■ Do this
Where the word "finishes" occurs in a line, return that line.

■ Source data
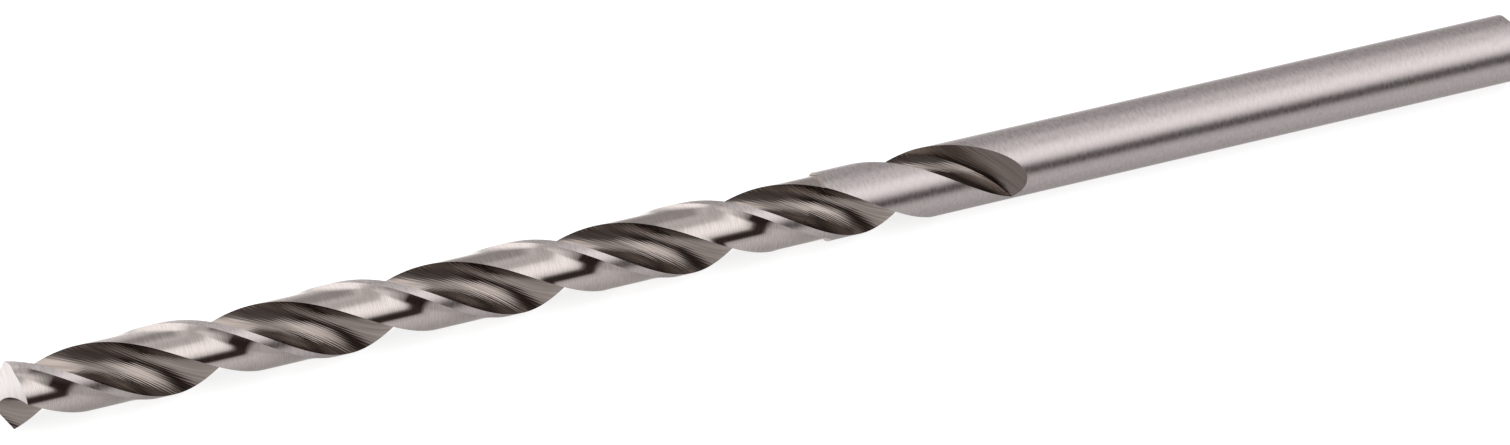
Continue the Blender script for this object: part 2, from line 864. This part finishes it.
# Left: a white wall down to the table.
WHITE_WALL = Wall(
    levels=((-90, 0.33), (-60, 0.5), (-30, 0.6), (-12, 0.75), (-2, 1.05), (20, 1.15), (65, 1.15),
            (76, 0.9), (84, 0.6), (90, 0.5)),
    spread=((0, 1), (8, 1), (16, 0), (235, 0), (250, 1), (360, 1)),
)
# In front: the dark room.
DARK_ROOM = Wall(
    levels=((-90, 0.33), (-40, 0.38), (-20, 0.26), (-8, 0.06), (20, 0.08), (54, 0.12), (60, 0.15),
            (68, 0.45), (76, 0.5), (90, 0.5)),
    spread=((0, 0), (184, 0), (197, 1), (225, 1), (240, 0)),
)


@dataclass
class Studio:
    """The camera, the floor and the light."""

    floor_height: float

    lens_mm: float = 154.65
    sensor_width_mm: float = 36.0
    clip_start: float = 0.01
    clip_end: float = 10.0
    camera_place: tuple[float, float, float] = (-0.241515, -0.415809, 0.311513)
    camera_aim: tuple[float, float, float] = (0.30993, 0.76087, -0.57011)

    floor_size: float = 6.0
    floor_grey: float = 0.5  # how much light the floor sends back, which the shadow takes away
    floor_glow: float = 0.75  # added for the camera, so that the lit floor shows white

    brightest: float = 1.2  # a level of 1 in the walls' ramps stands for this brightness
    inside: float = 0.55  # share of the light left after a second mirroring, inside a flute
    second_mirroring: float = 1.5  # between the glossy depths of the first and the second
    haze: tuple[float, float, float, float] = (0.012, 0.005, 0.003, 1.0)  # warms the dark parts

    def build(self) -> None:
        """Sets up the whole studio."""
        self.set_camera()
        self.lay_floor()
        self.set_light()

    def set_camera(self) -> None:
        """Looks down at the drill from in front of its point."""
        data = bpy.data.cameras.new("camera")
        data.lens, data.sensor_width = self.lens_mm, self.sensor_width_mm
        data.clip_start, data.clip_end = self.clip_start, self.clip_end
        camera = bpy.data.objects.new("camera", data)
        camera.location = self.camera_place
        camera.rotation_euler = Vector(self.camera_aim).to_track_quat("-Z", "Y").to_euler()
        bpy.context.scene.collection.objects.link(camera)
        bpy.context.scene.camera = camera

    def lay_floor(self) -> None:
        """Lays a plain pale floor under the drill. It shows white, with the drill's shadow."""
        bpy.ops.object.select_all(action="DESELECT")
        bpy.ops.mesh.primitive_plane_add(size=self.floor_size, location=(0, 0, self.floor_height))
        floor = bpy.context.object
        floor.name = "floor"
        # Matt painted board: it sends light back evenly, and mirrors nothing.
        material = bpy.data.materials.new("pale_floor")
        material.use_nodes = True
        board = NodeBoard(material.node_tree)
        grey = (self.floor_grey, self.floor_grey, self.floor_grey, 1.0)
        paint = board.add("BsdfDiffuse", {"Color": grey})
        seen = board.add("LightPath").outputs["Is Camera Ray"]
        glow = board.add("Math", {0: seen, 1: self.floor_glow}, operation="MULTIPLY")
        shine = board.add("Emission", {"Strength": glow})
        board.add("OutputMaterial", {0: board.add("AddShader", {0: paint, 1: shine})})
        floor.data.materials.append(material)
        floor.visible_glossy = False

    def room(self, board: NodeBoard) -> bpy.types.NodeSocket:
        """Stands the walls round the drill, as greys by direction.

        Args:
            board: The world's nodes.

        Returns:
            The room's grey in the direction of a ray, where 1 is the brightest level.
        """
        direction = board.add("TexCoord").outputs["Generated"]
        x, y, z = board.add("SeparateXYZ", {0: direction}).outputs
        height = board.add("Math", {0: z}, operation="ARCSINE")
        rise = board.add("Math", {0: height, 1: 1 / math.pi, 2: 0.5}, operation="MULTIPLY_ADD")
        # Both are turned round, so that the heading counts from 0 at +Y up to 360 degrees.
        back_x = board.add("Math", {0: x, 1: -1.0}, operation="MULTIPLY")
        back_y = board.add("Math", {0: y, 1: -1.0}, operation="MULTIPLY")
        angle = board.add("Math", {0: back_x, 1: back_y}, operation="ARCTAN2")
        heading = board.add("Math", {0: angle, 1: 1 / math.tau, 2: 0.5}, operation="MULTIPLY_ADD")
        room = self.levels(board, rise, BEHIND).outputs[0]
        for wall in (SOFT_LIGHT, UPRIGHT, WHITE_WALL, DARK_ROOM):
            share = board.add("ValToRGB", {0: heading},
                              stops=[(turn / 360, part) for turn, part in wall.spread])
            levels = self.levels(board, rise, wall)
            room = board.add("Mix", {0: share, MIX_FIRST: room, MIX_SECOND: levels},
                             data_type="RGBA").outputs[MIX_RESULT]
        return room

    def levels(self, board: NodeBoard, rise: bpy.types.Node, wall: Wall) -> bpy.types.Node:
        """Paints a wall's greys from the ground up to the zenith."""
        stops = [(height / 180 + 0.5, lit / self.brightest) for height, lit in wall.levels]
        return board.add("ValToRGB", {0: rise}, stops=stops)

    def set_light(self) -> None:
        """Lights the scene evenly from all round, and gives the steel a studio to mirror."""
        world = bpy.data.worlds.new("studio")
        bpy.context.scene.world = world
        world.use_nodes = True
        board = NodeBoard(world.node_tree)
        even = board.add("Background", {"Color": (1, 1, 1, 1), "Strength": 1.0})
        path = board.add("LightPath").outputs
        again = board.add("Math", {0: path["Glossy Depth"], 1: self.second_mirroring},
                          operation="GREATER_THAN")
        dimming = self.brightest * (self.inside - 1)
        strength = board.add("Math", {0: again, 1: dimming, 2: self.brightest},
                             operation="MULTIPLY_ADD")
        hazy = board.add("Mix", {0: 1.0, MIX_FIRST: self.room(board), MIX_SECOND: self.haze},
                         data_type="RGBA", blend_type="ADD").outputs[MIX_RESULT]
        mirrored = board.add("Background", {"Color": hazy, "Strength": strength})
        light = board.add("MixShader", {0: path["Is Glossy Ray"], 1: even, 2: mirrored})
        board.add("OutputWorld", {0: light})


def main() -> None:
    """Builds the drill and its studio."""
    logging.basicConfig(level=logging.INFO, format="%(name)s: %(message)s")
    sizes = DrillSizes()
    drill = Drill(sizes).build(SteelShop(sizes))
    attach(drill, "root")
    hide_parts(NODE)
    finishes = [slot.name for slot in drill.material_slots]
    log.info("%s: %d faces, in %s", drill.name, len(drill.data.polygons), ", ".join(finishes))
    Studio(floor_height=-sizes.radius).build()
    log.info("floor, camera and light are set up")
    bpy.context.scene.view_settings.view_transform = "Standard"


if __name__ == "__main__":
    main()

■ The completed task
Continue the Blender script for this object: part 2, from line 864. This part finishes it.
    finishes = [slot.name for slot in drill.material_slots]
    log.info("%s: %d faces, in %s", drill.name, len(drill.data.polygons), ", ".join(finishes))